## Brief
Reproduce each line of the listing exactly.

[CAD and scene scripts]
--- start ---

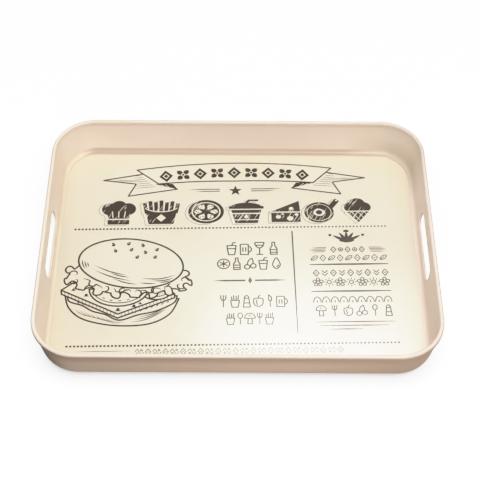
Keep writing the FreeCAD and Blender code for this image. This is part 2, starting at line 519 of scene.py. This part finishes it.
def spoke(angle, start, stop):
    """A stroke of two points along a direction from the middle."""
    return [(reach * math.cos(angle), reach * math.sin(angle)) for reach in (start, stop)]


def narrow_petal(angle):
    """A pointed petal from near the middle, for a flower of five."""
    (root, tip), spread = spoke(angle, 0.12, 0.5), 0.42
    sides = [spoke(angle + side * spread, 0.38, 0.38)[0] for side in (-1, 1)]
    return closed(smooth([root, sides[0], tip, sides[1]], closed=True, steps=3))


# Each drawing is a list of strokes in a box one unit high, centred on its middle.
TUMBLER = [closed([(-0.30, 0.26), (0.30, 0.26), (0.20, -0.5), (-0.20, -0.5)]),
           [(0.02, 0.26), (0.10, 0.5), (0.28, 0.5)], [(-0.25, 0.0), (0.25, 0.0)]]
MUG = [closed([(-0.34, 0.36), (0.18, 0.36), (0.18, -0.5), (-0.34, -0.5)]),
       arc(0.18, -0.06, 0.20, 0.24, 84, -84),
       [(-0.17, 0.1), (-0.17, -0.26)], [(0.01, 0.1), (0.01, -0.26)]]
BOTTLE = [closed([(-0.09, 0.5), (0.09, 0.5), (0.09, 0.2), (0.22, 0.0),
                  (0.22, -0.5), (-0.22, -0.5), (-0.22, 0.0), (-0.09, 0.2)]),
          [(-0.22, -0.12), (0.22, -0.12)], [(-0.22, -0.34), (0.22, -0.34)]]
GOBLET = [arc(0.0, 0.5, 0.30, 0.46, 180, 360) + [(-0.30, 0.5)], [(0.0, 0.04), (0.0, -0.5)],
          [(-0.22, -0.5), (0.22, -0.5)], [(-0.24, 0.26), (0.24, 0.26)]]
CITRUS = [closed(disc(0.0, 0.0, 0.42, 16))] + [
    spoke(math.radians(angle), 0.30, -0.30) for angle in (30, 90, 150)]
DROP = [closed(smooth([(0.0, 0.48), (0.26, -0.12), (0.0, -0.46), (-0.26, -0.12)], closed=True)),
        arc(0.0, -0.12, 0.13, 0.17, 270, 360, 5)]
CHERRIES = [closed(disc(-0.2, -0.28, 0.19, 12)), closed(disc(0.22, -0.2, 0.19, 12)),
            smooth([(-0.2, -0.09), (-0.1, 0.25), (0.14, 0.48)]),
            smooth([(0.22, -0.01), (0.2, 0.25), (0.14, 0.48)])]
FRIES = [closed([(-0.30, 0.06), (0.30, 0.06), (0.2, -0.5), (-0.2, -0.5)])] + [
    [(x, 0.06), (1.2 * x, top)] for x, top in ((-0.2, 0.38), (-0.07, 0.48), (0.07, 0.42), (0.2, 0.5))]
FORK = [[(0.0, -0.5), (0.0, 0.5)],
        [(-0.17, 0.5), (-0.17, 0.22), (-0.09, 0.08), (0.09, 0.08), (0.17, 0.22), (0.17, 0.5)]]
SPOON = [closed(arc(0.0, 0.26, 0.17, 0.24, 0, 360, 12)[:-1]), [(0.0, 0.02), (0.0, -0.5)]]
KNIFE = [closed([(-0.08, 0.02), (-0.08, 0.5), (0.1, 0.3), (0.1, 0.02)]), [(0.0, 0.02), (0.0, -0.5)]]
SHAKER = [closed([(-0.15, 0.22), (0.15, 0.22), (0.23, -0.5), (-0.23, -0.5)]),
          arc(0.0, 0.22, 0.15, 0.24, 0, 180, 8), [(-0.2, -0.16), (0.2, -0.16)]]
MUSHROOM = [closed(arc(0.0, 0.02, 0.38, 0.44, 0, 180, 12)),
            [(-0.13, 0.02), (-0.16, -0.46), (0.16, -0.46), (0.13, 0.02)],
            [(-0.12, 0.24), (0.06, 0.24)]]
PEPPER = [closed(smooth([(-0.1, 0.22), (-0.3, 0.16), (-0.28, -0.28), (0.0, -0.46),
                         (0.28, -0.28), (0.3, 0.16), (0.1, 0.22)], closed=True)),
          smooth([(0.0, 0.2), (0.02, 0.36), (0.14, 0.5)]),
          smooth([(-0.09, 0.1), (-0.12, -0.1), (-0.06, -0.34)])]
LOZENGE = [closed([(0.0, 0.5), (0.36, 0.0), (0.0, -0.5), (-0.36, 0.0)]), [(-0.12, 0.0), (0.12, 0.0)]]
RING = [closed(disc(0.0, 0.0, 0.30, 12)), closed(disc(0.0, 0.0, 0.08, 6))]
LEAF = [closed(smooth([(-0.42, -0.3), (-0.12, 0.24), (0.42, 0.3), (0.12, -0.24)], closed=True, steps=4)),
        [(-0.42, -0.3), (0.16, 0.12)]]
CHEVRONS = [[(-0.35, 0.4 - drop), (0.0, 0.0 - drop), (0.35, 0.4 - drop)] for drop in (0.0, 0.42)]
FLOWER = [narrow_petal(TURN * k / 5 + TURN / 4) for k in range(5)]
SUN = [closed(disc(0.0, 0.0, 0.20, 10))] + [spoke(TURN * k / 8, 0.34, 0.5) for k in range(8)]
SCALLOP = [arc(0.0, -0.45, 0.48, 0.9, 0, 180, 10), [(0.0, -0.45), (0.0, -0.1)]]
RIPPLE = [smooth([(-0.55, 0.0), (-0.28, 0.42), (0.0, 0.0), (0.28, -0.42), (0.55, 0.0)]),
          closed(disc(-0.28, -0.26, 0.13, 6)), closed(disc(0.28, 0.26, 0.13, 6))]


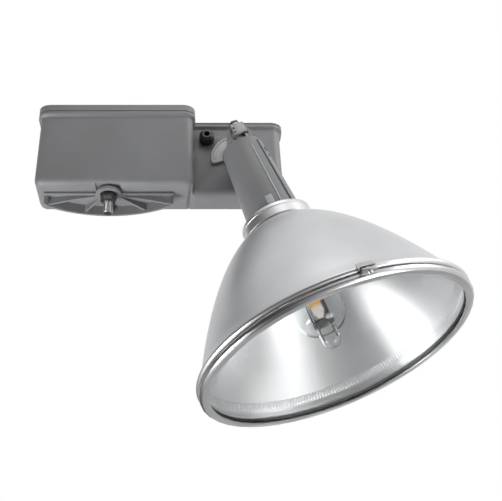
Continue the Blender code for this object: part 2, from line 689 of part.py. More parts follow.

--- end ---

## Response
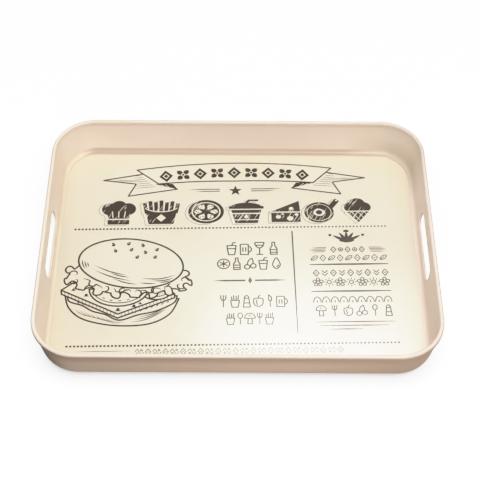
Keep writing the FreeCAD and Blender code for this image. This is part 2, starting at line 519 of scene.py. This part finishes it.
def spoke(angle, start, stop):
    """A stroke of two points along a direction from the middle."""
    return [(reach * math.cos(angle), reach * math.sin(angle)) for reach in (start, stop)]


def narrow_petal(angle):
    """A pointed petal from near the middle, for a flower of five."""
    (root, tip), spread = spoke(angle, 0.12, 0.5), 0.42
    sides = [spoke(angle + side * spread, 0.38, 0.38)[0] for side in (-1, 1)]
    return closed(smooth([root, sides[0], tip, sides[1]], closed=True, steps=3))


# Each drawing is a list of strokes in a box one unit high, centred on its middle.
TUMBLER = [closed([(-0.30, 0.26), (0.30, 0.26), (0.20, -0.5), (-0.20, -0.5)]),
           [(0.02, 0.26), (0.10, 0.5), (0.28, 0.5)], [(-0.25, 0.0), (0.25, 0.0)]]
MUG = [closed([(-0.34, 0.36), (0.18, 0.36), (0.18, -0.5), (-0.34, -0.5)]),
       arc(0.18, -0.06, 0.20, 0.24, 84, -84),
       [(-0.17, 0.1), (-0.17, -0.26)], [(0.01, 0.1), (0.01, -0.26)]]
BOTTLE = [closed([(-0.09, 0.5), (0.09, 0.5), (0.09, 0.2), (0.22, 0.0),
                  (0.22, -0.5), (-0.22, -0.5), (-0.22, 0.0), (-0.09, 0.2)]),
          [(-0.22, -0.12), (0.22, -0.12)], [(-0.22, -0.34), (0.22, -0.34)]]
GOBLET = [arc(0.0, 0.5, 0.30, 0.46, 180, 360) + [(-0.30, 0.5)], [(0.0, 0.04), (0.0, -0.5)],
          [(-0.22, -0.5), (0.22, -0.5)], [(-0.24, 0.26), (0.24, 0.26)]]
CITRUS = [closed(disc(0.0, 0.0, 0.42, 16))] + [
    spoke(math.radians(angle), 0.30, -0.30) for angle in (30, 90, 150)]
DROP = [closed(smooth([(0.0, 0.48), (0.26, -0.12), (0.0, -0.46), (-0.26, -0.12)], closed=True)),
        arc(0.0, -0.12, 0.13, 0.17, 270, 360, 5)]
CHERRIES = [closed(disc(-0.2, -0.28, 0.19, 12)), closed(disc(0.22, -0.2, 0.19, 12)),
            smooth([(-0.2, -0.09), (-0.1, 0.25), (0.14, 0.48)]),
            smooth([(0.22, -0.01), (0.2, 0.25), (0.14, 0.48)])]
FRIES = [closed([(-0.30, 0.06), (0.30, 0.06), (0.2, -0.5), (-0.2, -0.5)])] + [
    [(x, 0.06), (1.2 * x, top)] for x, top in ((-0.2, 0.38), (-0.07, 0.48), (0.07, 0.42), (0.2, 0.5))]
FORK = [[(0.0, -0.5), (0.0, 0.5)],
        [(-0.17, 0.5), (-0.17, 0.22), (-0.09, 0.08), (0.09, 0.08), (0.17, 0.22), (0.17, 0.5)]]
SPOON = [closed(arc(0.0, 0.26, 0.17, 0.24, 0, 360, 12)[:-1]), [(0.0, 0.02), (0.0, -0.5)]]
KNIFE = [closed([(-0.08, 0.02), (-0.08, 0.5), (0.1, 0.3), (0.1, 0.02)]), [(0.0, 0.02), (0.0, -0.5)]]
SHAKER = [closed([(-0.15, 0.22), (0.15, 0.22), (0.23, -0.5), (-0.23, -0.5)]),
          arc(0.0, 0.22, 0.15, 0.24, 0, 180, 8), [(-0.2, -0.16), (0.2, -0.16)]]
MUSHROOM = [closed(arc(0.0, 0.02, 0.38, 0.44, 0, 180, 12)),
            [(-0.13, 0.02), (-0.16, -0.46), (0.16, -0.46), (0.13, 0.02)],
            [(-0.12, 0.24), (0.06, 0.24)]]
PEPPER = [closed(smooth([(-0.1, 0.22), (-0.3, 0.16), (-0.28, -0.28), (0.0, -0.46),
                         (0.28, -0.28), (0.3, 0.16), (0.1, 0.22)], closed=True)),
          smooth([(0.0, 0.2), (0.02, 0.36), (0.14, 0.5)]),
          smooth([(-0.09, 0.1), (-0.12, -0.1), (-0.06, -0.34)])]
LOZENGE = [closed([(0.0, 0.5), (0.36, 0.0), (0.0, -0.5), (-0.36, 0.0)]), [(-0.12, 0.0), (0.12, 0.0)]]
RING = [closed(disc(0.0, 0.0, 0.30, 12)), closed(disc(0.0, 0.0, 0.08, 6))]
LEAF = [closed(smooth([(-0.42, -0.3), (-0.12, 0.24), (0.42, 0.3), (0.12, -0.24)], closed=True, steps=4)),
        [(-0.42, -0.3), (0.16, 0.12)]]
CHEVRONS = [[(-0.35, 0.4 - drop), (0.0, 0.0 - drop), (0.35, 0.4 - drop)] for drop in (0.0, 0.42)]
FLOWER = [narrow_petal(TURN * k / 5 + TURN / 4) for k in range(5)]
SUN = [closed(disc(0.0, 0.0, 0.20, 10))] + [spoke(TURN * k / 8, 0.34, 0.5) for k in range(8)]
SCALLOP = [arc(0.0, -0.45, 0.48, 0.9, 0, 180, 10), [(0.0, -0.45), (0.0, -0.1)]]
RIPPLE = [smooth([(-0.55, 0.0), (-0.28, 0.42), (0.0, 0.0), (0.28, -0.42), (0.55, 0.0)]),
          closed(disc(-0.28, -0.26, 0.13, 6)), closed(disc(0.28, 0.26, 0.13, 6))]


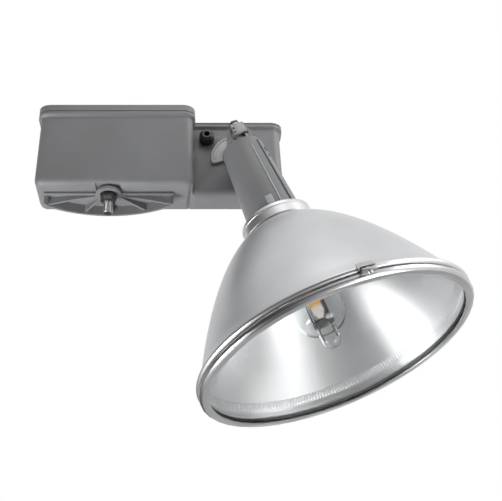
Continue the Blender code for this object: part 2, from line 689 of part.py. More parts follow.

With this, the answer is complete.